Environment variables:
Name | Value |
---|---|
HOST_ETC | /hostfs/etc |
HOST_PROC | /hostfs/proc |
HOST_SYS | /hostfs/sys |
HOST_VAR | /hostfs/var |
HOST_RUN | /hostfs/run |
HOST_MOUNT_PREFIX | /hostfs |
LD_LIBRARY_PATH | /mnt/zfs_libs |
Port forwarding:
Container Port | Node Port | Protocol |
---|---|---|
8094 | 9094 | TCP |
Storage:
Host path | Mount path | Notes |
---|---|---|
/mnt/tank/monitoring/telegraf/telegraf.conf | /etc/telegraf/telegraf.conf | |
/mnt/tank/monitoring/telegraf/etc | /hostfs/etc | |
/mnt/tank/monitoring/telegraf/proc | /hostfs/proc | |
/mnt/tank/monitoring/telegraf/sys | /hostfs/sys | |
/mnt/tank/monitoring/telegraf/run | /hostfs/run | |
/mnt/tank/monitoring/telegraf/entrypoint.sh | /entrypoint.sh | |
/mnt/tank/monitoring/telegraf/zfs_libs | /mnt/zfs_libs |
Workload details:
Setting | Value |
---|---|
Privilaged Mode | Enabled |
Configure Container User and Group ID | Enabled |
Run Container As User | 0 |
Run Container As Group | 0 |
Ensure that the firewall is configured so that the container running in TrueNAS can access the InfluxDB server on the TCP port it uses (8086
in my case).

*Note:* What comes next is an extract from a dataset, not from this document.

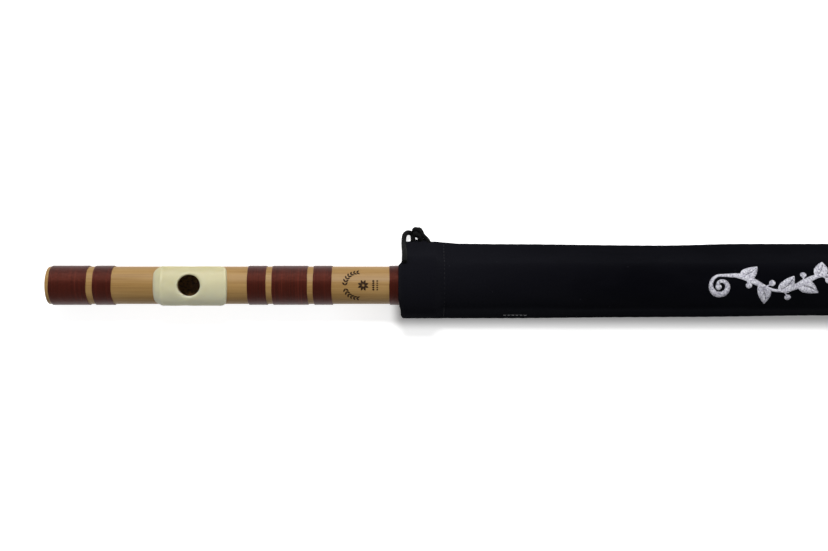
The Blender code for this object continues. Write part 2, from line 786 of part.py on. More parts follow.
def make_cord_curve(name, points, radii, axis, finish):
    curve = bpy.data.curves.new(name, "CURVE")
    curve.dimensions = "3D"
    curve.bevel_depth = CORD_RADIUS
    curve.bevel_resolution = 2
    curve.use_fill_caps = True
    spline = curve.splines.new("POLY")
    spline.points.add(len(points) - 1)
    for spot, point, radius in zip(spline.points, points, radii):
        spot.co = (point[0], point[1], TABLE + point[2], 1.0)
        spot.radius = radius
    finish_object(name, curve, axis, finish)


def make_drawstring_ends(axis, finish):
    tail = smooth_route(TAIL_ROUTE, CORD_DIAMETER)
    make_cord_curve("drawstring_tail", tail, [1.0] * len(tail), axis, finish)
    knot = [point[:3] for point in KNOT_ROUTE]
    make_cord_curve("drawstring_knot", knot, [point[3] for point in KNOT_ROUTE], axis, finish)


def prism(bm, outline):
    """An upright block over a flat outline of (x, y) points, through the front of the cover."""
    rows = [[bm.verts.new((x, y, z)) for x, y in outline] for z in (0.0, 2 * COVER_OUTER)]
    bm.faces.new(rows[0])
    bm.faces.new(rows[1])
    for k in range(len(outline)):
        j = (k + 1) % len(outline)
        bm.faces.new((rows[0][k], rows[0][j], rows[1][j], rows[1][k]))


def sprig_side(share):
    return SPRIG_SIDE_SHIFT + SPRIG_WAVE * math.sin(math.tau * SPRIG_WAVES * share)


def sprig_slope(share):
    """The stem's lean from the length of the cover."""
    steepest = math.tau * SPRIG_WAVES * SPRIG_WAVE / SPRIG_LENGTH
    return math.atan(steepest * math.cos(math.tau * SPRIG_WAVES * share))


def make_sprig(axis, finish):
    """A waving stem with leaves to both sides, as one thin pad of stitches on the front."""
    stem = []
    shares = [k / SPRIG_STEPS for k in range(SPRIG_STEPS + 1)]
    for side, there in ((1, shares), (-1, shares[::-1])):
        for share in there:
            stem.append((SPRIG_AT + SPRIG_LENGTH * share, sprig_side(share) + side * SPRIG_STEM / 2))
    bm = bmesh.new()
    prism(bm, stem)
    for k in range(SPRIG_LEAVES):
        share = (k + FIRST_LEAF_SHARE) / (SPRIG_LEAVES - 1 + 2 * FIRST_LEAF_SHARE)
        side = 1 if k % 2 else -1
        root = Vector((SPRIG_AT + SPRIG_LENGTH * share, sprig_side(share)))
        heading = sprig_slope(share) + side * LEAF_LEAN
        lengthwise = Vector((math.cos(heading), math.sin(heading)))
        crosswise = Vector((-lengthwise.y, lengthwise.x))
        outline = []
        for step in range(LEAF_STEPS):
            turn = math.tau * step / LEAF_STEPS
            reach = LEAF_LENGTH / 2 * (1 - math.cos(turn))
            spread = LEAF_WIDTH / 2 * math.sin(turn) * (1 - LEAF_TAPER * math.cos(turn))
            outline.append(tuple(root + lengthwise * reach + crosswise * spread))
        prism(bm, outline)
    cutter = finish_mesh("sprig_outline", bm, axis, finish)
    hide_cutter(cutter)

    low = COVER_OUTER + GAP
    start = SPRIG_AT - LEAF_LENGTH
    stop = SPRIG_AT + SPRIG_LENGTH + LEAF_LENGTH
    outer = []
    inner = []
    for k in range(SPRIG_PAD_STEPS + 1):
        x = start + (stop - start) * k / SPRIG_PAD_STEPS
        near, far = slopes_at(x, COVER_OUTER)
        outer.append(along(x, arch_outline(low + SPRIG_HEIGHT, near, far, FRONT_BASE)))
        inner.append(along(x, arch_outline(low, near, far, FRONT_BASE)))
    pad = finish_mesh("embroidered_sprig", thick_sheet(outer, inner, wrap=False), axis, finish)
    cut_with(pad, cutter, "INTERSECT", overlapping=True)


def build():
    clear_scene()
    bamboo = material("bamboo", (0.30, 0.17, 0.07), 0.38)
    thread = material("polyester_thread", (0.06, 0.012, 0.008), 0.55)
    resin = material("cast_resin", (0.60, 0.55, 0.37), 0.22)
    cork = material("cork", (0.42, 0.26, 0.13), 0.85)
    velvet = material("black_velvet", (0.006, 0.006, 0.009), 0.9)
    lining = material("black_cotton", (0.010, 0.010, 0.012), 0.8)
    cord = material("braided_cord", (0.014, 0.013, 0.012), 0.75)
    silver_thread = material("silver_grey_thread", (0.55, 0.56, 0.58), 0.45)

    flute_axis = empty("flute_axis", (-MIDDLE_X, -MIDDLE_Y, AXIS_HEIGHT))
    cover_axis = empty("cover_axis", (COVER_MOUTH_AT, 0.0, 0.0), flute_axis)

    drills = make_tube(flute_axis, bamboo)
    make_cork(flute_axis, cork)
    make_bindings(flute_axis, thread)
    make_lip_plate(flute_axis, resin, drills)

    make_front_panel(cover_axis, velvet)
    make_back_panel(cover_axis, velvet)
    make_casing(cover_axis, velvet, lining)
    make_casing_stitching(cover_axis, cord)
    make_seam_allowances(cover_axis, lining)
    make_casing_cord(cover_axis, cord)
    make_drawstring_ends(cover_axis, cord)
    make_sprig(cover_axis, silver_thread)


build()
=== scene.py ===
"""The looks of a bansuri that lies half drawn into its velvet drawstring cover.

Metres, +Z up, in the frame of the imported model: the head end is at -X, the closed end of the cover at +X.
"""

import math

import bmesh
import bpy
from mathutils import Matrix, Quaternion, Vector, noise


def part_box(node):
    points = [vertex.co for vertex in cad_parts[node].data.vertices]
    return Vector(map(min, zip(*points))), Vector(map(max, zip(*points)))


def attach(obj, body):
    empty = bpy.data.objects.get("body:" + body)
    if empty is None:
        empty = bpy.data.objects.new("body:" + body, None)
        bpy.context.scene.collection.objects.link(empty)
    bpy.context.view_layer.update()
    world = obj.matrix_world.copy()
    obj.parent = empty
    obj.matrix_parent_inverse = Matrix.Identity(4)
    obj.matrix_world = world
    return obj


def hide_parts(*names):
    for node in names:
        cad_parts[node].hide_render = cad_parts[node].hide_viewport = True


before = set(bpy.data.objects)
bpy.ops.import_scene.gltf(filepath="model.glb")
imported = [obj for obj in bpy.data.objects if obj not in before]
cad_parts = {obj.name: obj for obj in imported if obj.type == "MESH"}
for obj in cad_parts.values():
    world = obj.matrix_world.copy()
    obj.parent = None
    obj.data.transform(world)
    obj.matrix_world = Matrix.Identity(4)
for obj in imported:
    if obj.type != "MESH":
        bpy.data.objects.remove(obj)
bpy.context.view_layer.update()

MM = 0.001

# Places taken from the frame
TUBE_LOW, TUBE_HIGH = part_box("bamboo_tube")
CORK_LOW, CORK_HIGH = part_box("cork_stopper")
HEAD_X = TUBE_LOW.x
FOOT_X = TUBE_HIGH.x
AXIS_Y = (TUBE_LOW.y + TUBE_HIGH.y) / 2
AXIS_Z = (TUBE_LOW.z + TUBE_HIGH.z) / 2
MOUTH_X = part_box("casing_outer")[0].x
COVER_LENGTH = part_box("cover_back_panel")[1].x - MOUTH_X

# Bamboo
TUBE_RADIUS = (TUBE_HIGH.z - TUBE_LOW.z) / 2
BORE_RADIUS = 8.5 * MM
TUBE_SIDES = 96
TUBE_SECTIONS = 60
TUBE_WANDER = 0.05 * MM
TUBE_WAVE_LENGTH = 45 * MM
TUBE_WAVE_WIDTH = 9 * MM
RIM_ROUND = 0.35 * MM
UNBURNT_END = 4 * MM
# The blow hole's middle from the head end, its length and its width
BLOW_HOLE = (83.25 * MM, 13.0 * MM, 12.8 * MM)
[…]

Start the container and check the logs for errors. You should start seeing data populated in InfluxDB.
With the Docker images for Graphite conversion and Telegraf metrics exporting configured and launched, data should be populated from Truenas into InfluxDB. Now, the Grafana dashboard config can be imported to start displaying the data. Note that the host, pool, and other fields may need to be adjusted in the dashboard for the specific setup being used.